Медиумическая природа современного поэта проявляется в том, что через его мозг ежедневно проходят гигабайты сетевого трафика, содержащего «злобу дня», она же «повестка». То, что застревает в мозгу, всплывает в поэтических текстах, и в предельном развитии эта тенденция приводит к тому, что поэт подражает нейросети. А место жизнетворчества в наше время занято участием в сетевом хайпе: сегодняшние каннегисеры каждый день убивают тирана своими перепостами. Поступок больше не нужен, достаточно «продвижения личного бренда».
Впрочем, мимесис политической повестки в «актуальной поэзии» сопровождается мимесисом политической практики, направленным на само сообщество. И не только политической, но и экономической; так, из идеи Пьера Бурдье о символическом капитале родились попытки организовать поэтическую жизнь наподобие корпоративной структуры, со сложными схемами взаимного участия в капитале, инвестиционными проектами, открытым и закрытым размещением акций и т.п.

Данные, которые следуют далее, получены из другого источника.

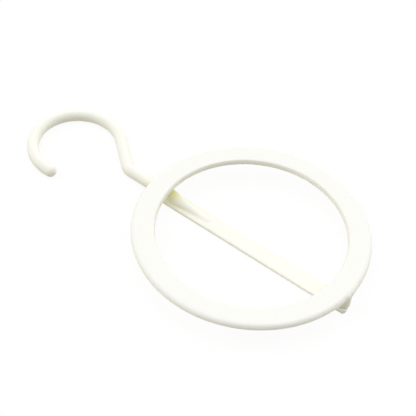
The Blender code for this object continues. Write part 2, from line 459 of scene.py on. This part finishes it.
class Finish:
    """The nodes of a material or of the world."""

    def __init__(self, owner):
        owner.use_nodes = True
        self.tree = owner.node_tree
        self.tree.nodes.clear()

    def node(self, kind, settings=None, output=0, **sockets):
        """One node: its settings, then its sockets' values or links, by name or as s and number."""
        made = self.tree.nodes.new(kind)
        for name, value in (settings or {}).items():
            setattr(made, name, value)
        for name, value in sockets.items():
            target = made.inputs[int(name[1:]) if name[1:].isdigit() else name.replace("_", " ")]
            if isinstance(value, Socket):
                self.tree.links.new(value.output, target)
            else:
                target.default_value = value
        return Socket(self, made.outputs[output]) if len(made.outputs) else None

    def maths(self, operation, first, second):
        """One Math node."""
        return self.node("ShaderNodeMath", {"operation": operation}, s0=first, s1=second)

    def height(self, vector):
        """The upward part of a place or direction."""
        return self.node("ShaderNodeSeparateXYZ", output="Z", Vector=vector)

    def fade(self, value, start, end, first, last):
        """Goes from first to last while the value goes from start to end."""
        return self.node("ShaderNodeMapRange", Value=value, s1=start, s2=end, s3=first, s4=last)

    def mix(self, share, first, second):
        """Goes from the first colour to the second with the share."""
        return self.node("ShaderNodeMix", {"data_type": "RGBA"}, output=2,
                         s0=share, s6=first, s7=second)

    def seen(self):
        """1 for rays that show the backdrop, also in reflections; 0 for rays that carry light."""
        camera, glossy, transmission = (
            self.node("ShaderNodeLightPath", output=f"Is {kind} Ray")
            for kind in ("Camera", "Glossy", "Transmission")
        )
        return camera + glossy + transmission


# Finishes


def ivory_plastic(name):
    """Satin moulded plastic with clouds and grain, paler and warmer low down as painted light, and
    warmer with painted shade on sides, undersides and in corners.
    """
    material = bpy.data.materials.new(name)
    finish = Finish(material)
    place = finish.node("ShaderNodeTexCoord", output="Object")
    facing = finish.node("ShaderNodeNewGeometry", output="Normal")
    level, up = finish.height(place), finish.height(facing)
    openness = finish.node("ShaderNodeAmbientOcclusion", {"samples": 8, "only_local": True},
                           output="AO", Distance=CORNER_REACH)
    cloud = finish.node("ShaderNodeTexNoise", Vector=place, Scale=42.0, Detail=3.0, Roughness=0.55)
    grain = finish.node("ShaderNodeTexNoise", Vector=place, Scale=2600.0, Detail=2.0, Roughness=0.6)
    rubbed = finish.node("ShaderNodeTexNoise", Vector=place, Scale=160.0, Detail=5.0,
                         Roughness=0.65)
    # Painted light: members low down, under the ring, are paler and warmer.
    painted_light_share = finish.fade(level, LOW_LEVEL, RING_UNDER, 1.0, 0.0)
    # Painted shade: sides and undersides, the less they face up, take a warm yellow shade tone.
    turned = finish.fade(up, TOP_FACING, SIDE_FACING, 0.0, 1.0)
    # Painted shade: corners that ambient occlusion finds closed take a deep yellow shade tone.
    closed = finish.fade(openness, OPEN_CORNER, DEEP_CORNER, 0.0, 1.0)
    top = finish.mix(painted_light_share, PALE_IVORY, PAINTED_LIGHT_IVORY)
    # Painted side shade; random clouds also add a little of this tone everywhere.
    side = finish.mix(turned + cloud * CLOUD_SHARE, top, PAINTED_SIDE_SHADE_IVORY)
    tone = finish.mix(closed, side, PAINTED_CORNER_SHADE_IVORY)
    roughness = SATIN + rubbed * RUBBED_ROUGHNESS + grain * GRAIN_ROUGHNESS
    relief = grain * GRAIN_RELIEF + rubbed * RUBBED_RELIEF
    bump = finish.node("ShaderNodeBump", Strength=0.12, Distance=0.00004, Height=relief)
    shader = finish.node("ShaderNodeBsdfPrincipled", Base_Color=tone, Roughness=roughness,
                         Normal=bump, IOR=1.49)
    finish.node("ShaderNodeOutputMaterial", Surface=shader)
    return material


def floor_white(name):
    """The floor's white: lit and shadowed, and mostly plain white where it is seen."""
    material = bpy.data.materials.new(name)
    finish = Finish(material)
    seen = finish.seen()
    lit = finish.node("ShaderNodeBsdfDiffuse", Color=finish.mix(seen, FLOOR_TONE, WHITE))
    plain = finish.node("ShaderNodeEmission", Color=WHITE, Strength=1.0)
    both = finish.node("ShaderNodeMixShader", s0=seen * PLAIN_SHARE, s1=lit, s2=plain)
    finish.node("ShaderNodeOutputMaterial", Surface=both)
    return material


# Studio


def build_floor():
    """One wide level sheet just under the hanger."""
    ends = ((-1, -1), (1, -1), (1, 1), (-1, 1))
    corners = [(x * FLOOR_REACH, y * FLOOR_REACH, -FLOOR_DROP) for x, y in ends]
    mesh = bpy.data.meshes.new("floor")
    mesh.from_pydata(corners, [], [(0, 1, 2, 3)])
    mesh.materials.append(floor_white("floor_white"))
    floor = bpy.data.objects.new("floor", mesh)
    bpy.context.scene.collection.objects.link(floor)


def build_camera():
    """The photograph's view, set from the ring's circle."""
    turned = Matrix.Rotation(CAMERA_ROLL, 3, "Z") @ Matrix.Rotation(CAMERA_TILT, 3, "X")
    place = -(turned.transposed() @ Vector(RING_PLACE)) * RING_RADIUS
    swing = Matrix.Rotation(CAMERA_TURN, 3, "Z")
    stand = swing @ place + Vector((0, RING_CENTRE_Y, RING_TOP))
    camera = bpy.data.objects.new("camera", bpy.data.cameras.new("camera"))
    camera.matrix_world = Matrix.LocRotScale(stand, swing @ turned.transposed(), None)
    camera.data.sensor_width = SENSOR_WIDTH
    camera.data.lens = FOCAL_PIXELS * SENSOR_WIDTH / PICTURE_PIXELS
    camera.data.clip_start = CLIP_START
    bpy.context.scene.collection.objects.link(camera)
    bpy.context.scene.camera = camera


def build_light():
    """A white tent with soft bright panels: above, to the right and behind, and to the left."""
    world = bpy.data.worlds.new("studio_tent")
    bpy.context.scene.world = world
    tent = Finish(world)
    way = tent.node("ShaderNodeTexCoord", output="Generated")
    panels = 0.0
    for level, right, away, up in TENT_PANELS:
        middle = Matrix.Rotation(CAMERA_TURN, 3, "Z") @ Vector((right, away, up)).normalized()
        facing = tent.node("ShaderNodeVectorMath", {"operation": "DOT_PRODUCT"}, output="Value",
                           s0=way, s1=middle)
        square = tent.maths("MAXIMUM", facing, 0.0) * facing
        panels = panels + square * square * level
    seen = tent.seen()
    glow = tent.node("ShaderNodeBackground", Color=WHITE, Strength=seen + (1 - seen) * panels)
    tent.node("ShaderNodeOutputWorld", Surface=glow)
    bpy.context.scene.view_settings.view_transform = "Standard"


# The two pieces, the body that the moulding rides on, and the solids that they stand for

plastic = ivory_plastic("ivory_plastic")
body = build_piece("hanger_moulding", moulding, (-RING_RADIUS, -RING_RADIUS, 0),
                   (RING_RADIUS, LOOP_TOP_Y, RING_TOP), 1, plastic)
bar = build_piece("hanger_bar", strip, (-BAR_WIDTH / 2, BAR_END_Y, 0),
                  (BAR_WIDTH / 2, SEAM_Y + SEAM_OVERLAP, BAR_THICKNESS), -1, plastic)

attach(body, "moulding")
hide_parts("ring", "hook", "neck_post", "root_rib", "closing_tab")

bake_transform(bar)
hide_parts("bar_strip")

build_floor()
build_camera()
build_light()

Но самое главное – перемена общего настроения. Чаемая революция больше не связана с чувством праздника. Сегодняшним поэтическим революционерам свойственны тщательное взвешивание и вымеривание идеологических позиций, тотальная серьёзность, неотступная боязнь быть неправильно понятым, готовность преследовать ближнего за любое инакомыслие и страсть к выдумыванию и расчесыванию «травм». И вот это по-настоящему обидно. Из поэзии уходит радость, бытовавшая в ней как минимум со времён вагантов:
Выходи в привольный мир!
К черту пыльных книжек хлам!
Наша родина – трактир.
Нам пивная – божий храм.
Ночь проведши за стаканом,
не грешно упиться в дым.
Добродетель – стариканам,
безрассудство – молодым!
Увы, в современной русской поэзии только стариканы ещё способны на безрассудство.